(Object data in JSON)
----------------

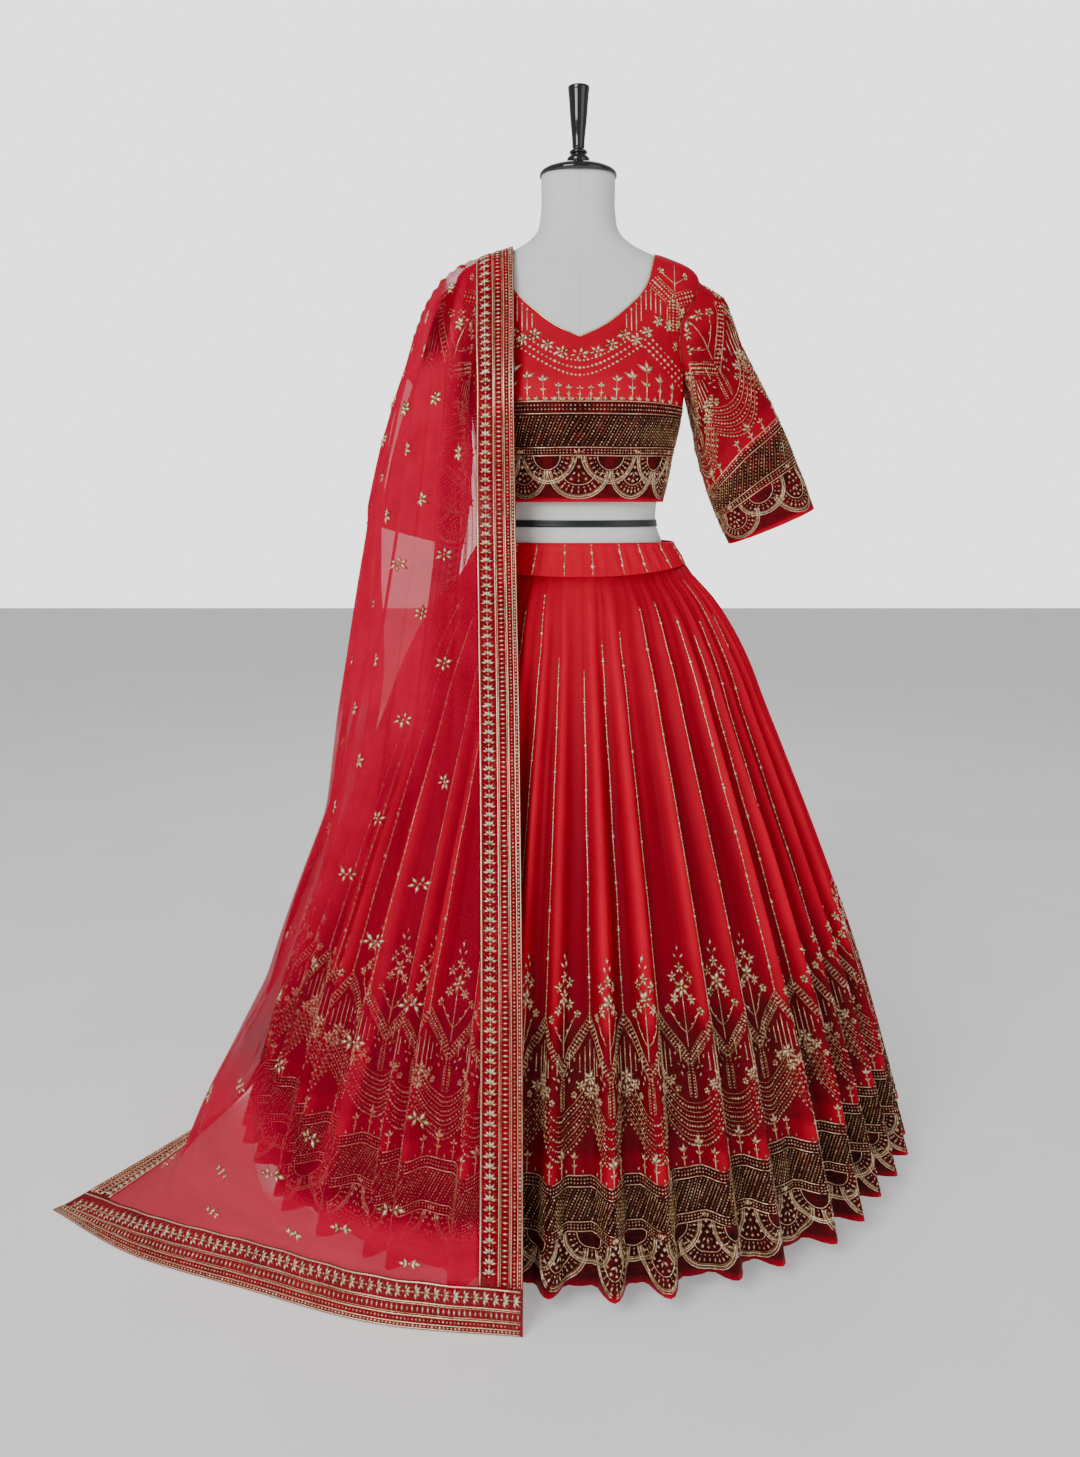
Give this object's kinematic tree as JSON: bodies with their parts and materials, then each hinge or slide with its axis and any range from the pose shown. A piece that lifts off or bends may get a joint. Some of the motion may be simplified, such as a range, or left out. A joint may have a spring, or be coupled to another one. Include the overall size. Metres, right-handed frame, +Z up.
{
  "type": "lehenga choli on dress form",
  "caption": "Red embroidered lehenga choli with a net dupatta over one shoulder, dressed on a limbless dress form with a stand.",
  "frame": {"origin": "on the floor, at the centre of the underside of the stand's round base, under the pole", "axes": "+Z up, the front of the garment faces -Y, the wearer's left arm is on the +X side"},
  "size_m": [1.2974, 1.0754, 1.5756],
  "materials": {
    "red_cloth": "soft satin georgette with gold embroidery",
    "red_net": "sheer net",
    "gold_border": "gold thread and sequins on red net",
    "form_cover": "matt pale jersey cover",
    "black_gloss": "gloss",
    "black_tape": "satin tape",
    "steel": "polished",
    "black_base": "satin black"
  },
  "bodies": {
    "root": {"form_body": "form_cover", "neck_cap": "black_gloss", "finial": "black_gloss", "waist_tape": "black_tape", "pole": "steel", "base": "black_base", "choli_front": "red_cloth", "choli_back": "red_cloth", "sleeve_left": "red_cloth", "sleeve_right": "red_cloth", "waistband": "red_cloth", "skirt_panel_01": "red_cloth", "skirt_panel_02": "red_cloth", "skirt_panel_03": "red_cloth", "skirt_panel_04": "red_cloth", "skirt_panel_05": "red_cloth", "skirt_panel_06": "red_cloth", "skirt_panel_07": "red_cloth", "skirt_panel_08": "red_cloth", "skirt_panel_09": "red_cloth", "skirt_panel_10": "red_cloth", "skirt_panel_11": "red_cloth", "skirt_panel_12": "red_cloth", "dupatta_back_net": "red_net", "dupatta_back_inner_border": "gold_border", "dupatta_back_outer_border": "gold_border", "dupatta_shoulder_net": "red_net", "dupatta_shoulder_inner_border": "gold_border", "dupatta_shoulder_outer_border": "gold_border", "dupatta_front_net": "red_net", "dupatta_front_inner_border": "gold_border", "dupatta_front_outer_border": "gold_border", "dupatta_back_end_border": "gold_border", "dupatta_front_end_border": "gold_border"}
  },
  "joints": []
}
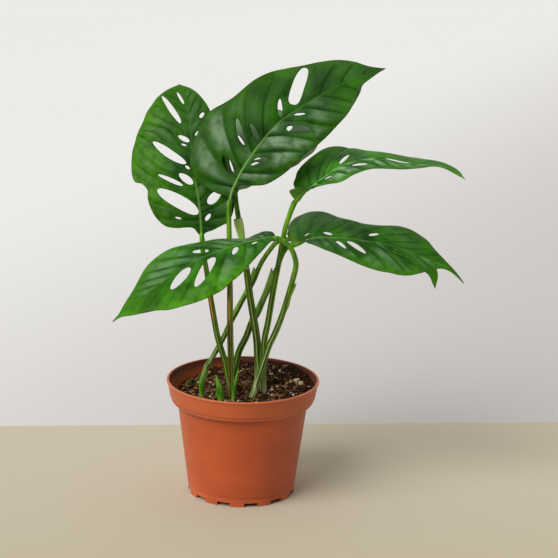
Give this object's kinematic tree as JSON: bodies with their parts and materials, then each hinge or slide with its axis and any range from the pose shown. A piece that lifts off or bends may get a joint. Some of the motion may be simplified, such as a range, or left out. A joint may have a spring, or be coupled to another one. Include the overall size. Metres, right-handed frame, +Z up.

----------------

## Your objective
From the listing above, reproduce all the lines exactly.

## Written solution
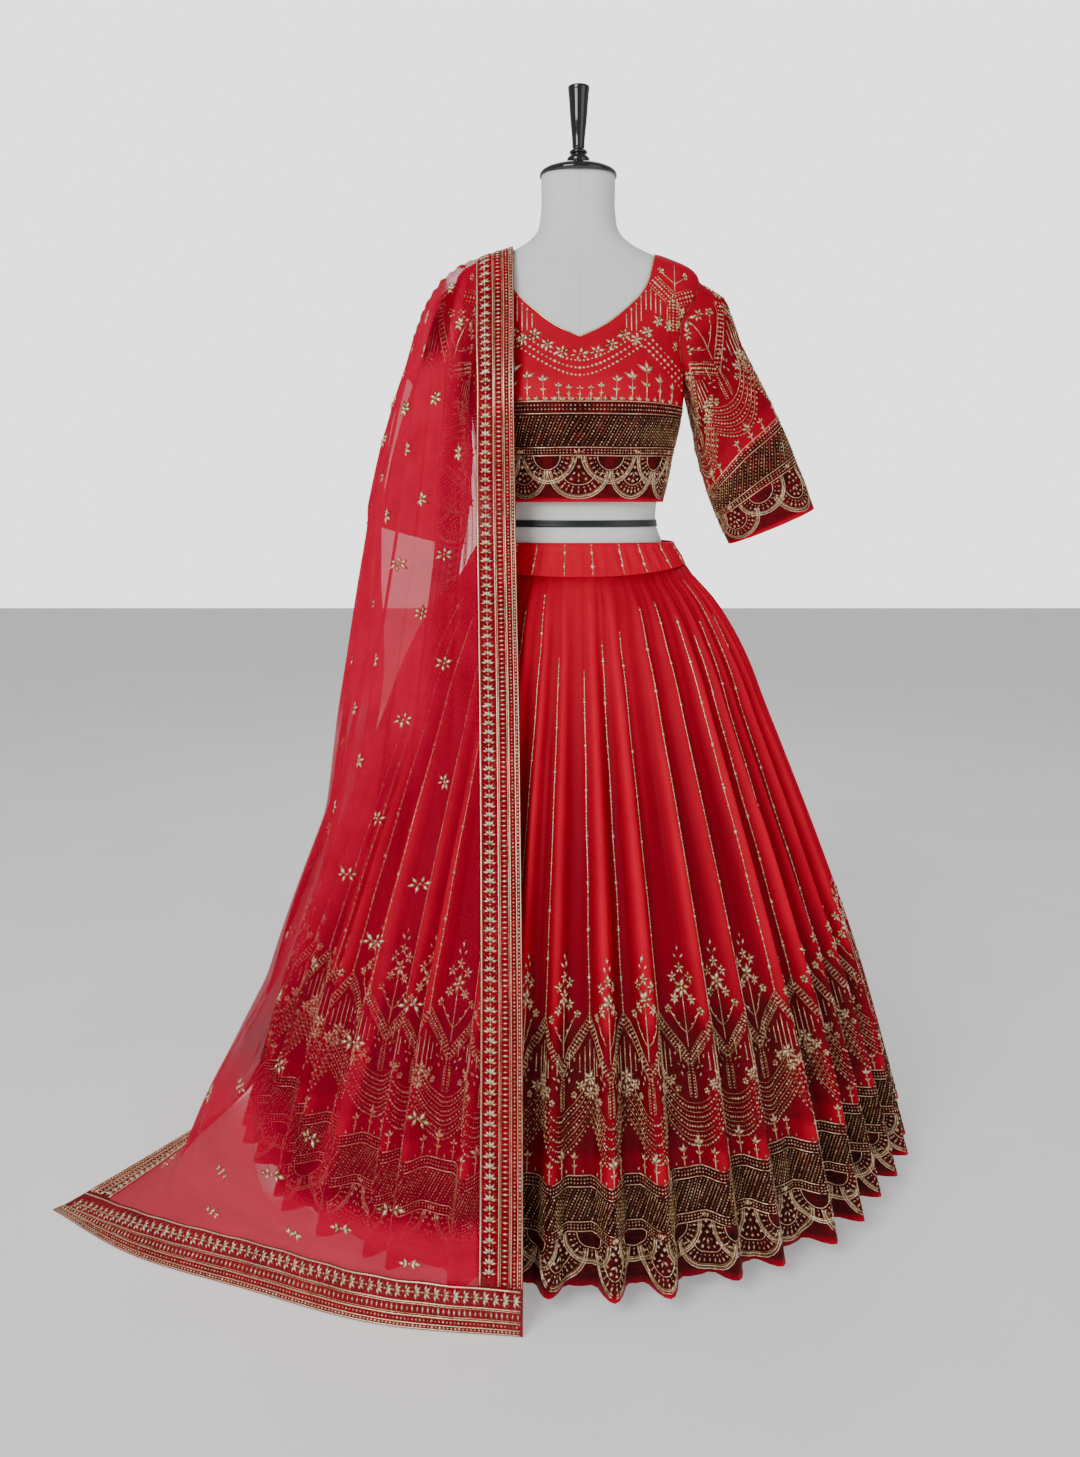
Give this object's kinematic tree as JSON: bodies with their parts and materials, then each hinge or slide with its axis and any range from the pose shown. A piece that lifts off or bends may get a joint. Some of the motion may be simplified, such as a range, or left out. A joint may have a spring, or be coupled to another one. Include the overall size. Metres, right-handed frame, +Z up.
{
  "type": "lehenga choli on dress form",
  "caption": "Red embroidered lehenga choli with a net dupatta over one shoulder, dressed on a limbless dress form with a stand.",
  "frame": {"origin": "on the floor, at the centre of the underside of the stand's round base, under the pole", "axes": "+Z up, the front of the garment faces -Y, the wearer's left arm is on the +X side"},
  "size_m": [1.2974, 1.0754, 1.5756],
  "materials": {
    "red_cloth": "soft satin georgette with gold embroidery",
    "red_net": "sheer net",
    "gold_border": "gold thread and sequins on red net",
    "form_cover": "matt pale jersey cover",
    "black_gloss": "gloss",
    "black_tape": "satin tape",
    "steel": "polished",
    "black_base": "satin black"
  },
  "bodies": {
    "root": {"form_body": "form_cover", "neck_cap": "black_gloss", "finial": "black_gloss", "waist_tape": "black_tape", "pole": "steel", "base": "black_base", "choli_front": "red_cloth", "choli_back": "red_cloth", "sleeve_left": "red_cloth", "sleeve_right": "red_cloth", "waistband": "red_cloth", "skirt_panel_01": "red_cloth", "skirt_panel_02": "red_cloth", "skirt_panel_03": "red_cloth", "skirt_panel_04": "red_cloth", "skirt_panel_05": "red_cloth", "skirt_panel_06": "red_cloth", "skirt_panel_07": "red_cloth", "skirt_panel_08": "red_cloth", "skirt_panel_09": "red_cloth", "skirt_panel_10": "red_cloth", "skirt_panel_11": "red_cloth", "skirt_panel_12": "red_cloth", "dupatta_back_net": "red_net", "dupatta_back_inner_border": "gold_border", "dupatta_back_outer_border": "gold_border", "dupatta_shoulder_net": "red_net", "dupatta_shoulder_inner_border": "gold_border", "dupatta_shoulder_outer_border": "gold_border", "dupatta_front_net": "red_net", "dupatta_front_inner_border": "gold_border", "dupatta_front_outer_border": "gold_border", "dupatta_back_end_border": "gold_border", "dupatta_front_end_border": "gold_border"}
  },
  "joints": []
}
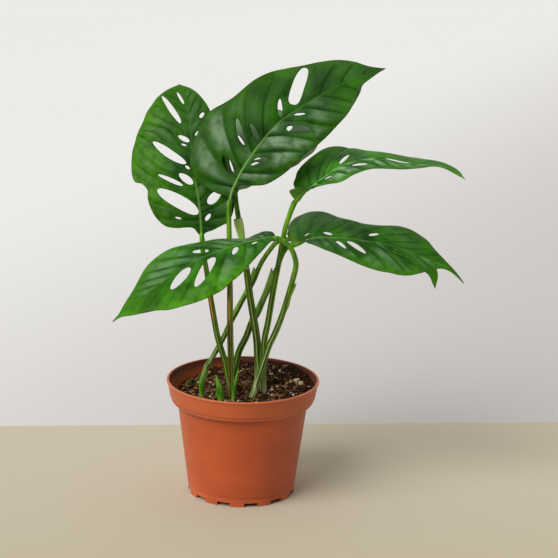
Give this object's kinematic tree as JSON: bodies with their parts and materials, then each hinge or slide with its axis and any range from the pose shown. A piece that lifts off or bends may get a joint. Some of the motion may be simplified, such as a range, or left out. A joint may have a spring, or be coupled to another one. Include the overall size. Metres, right-handed frame, +Z up.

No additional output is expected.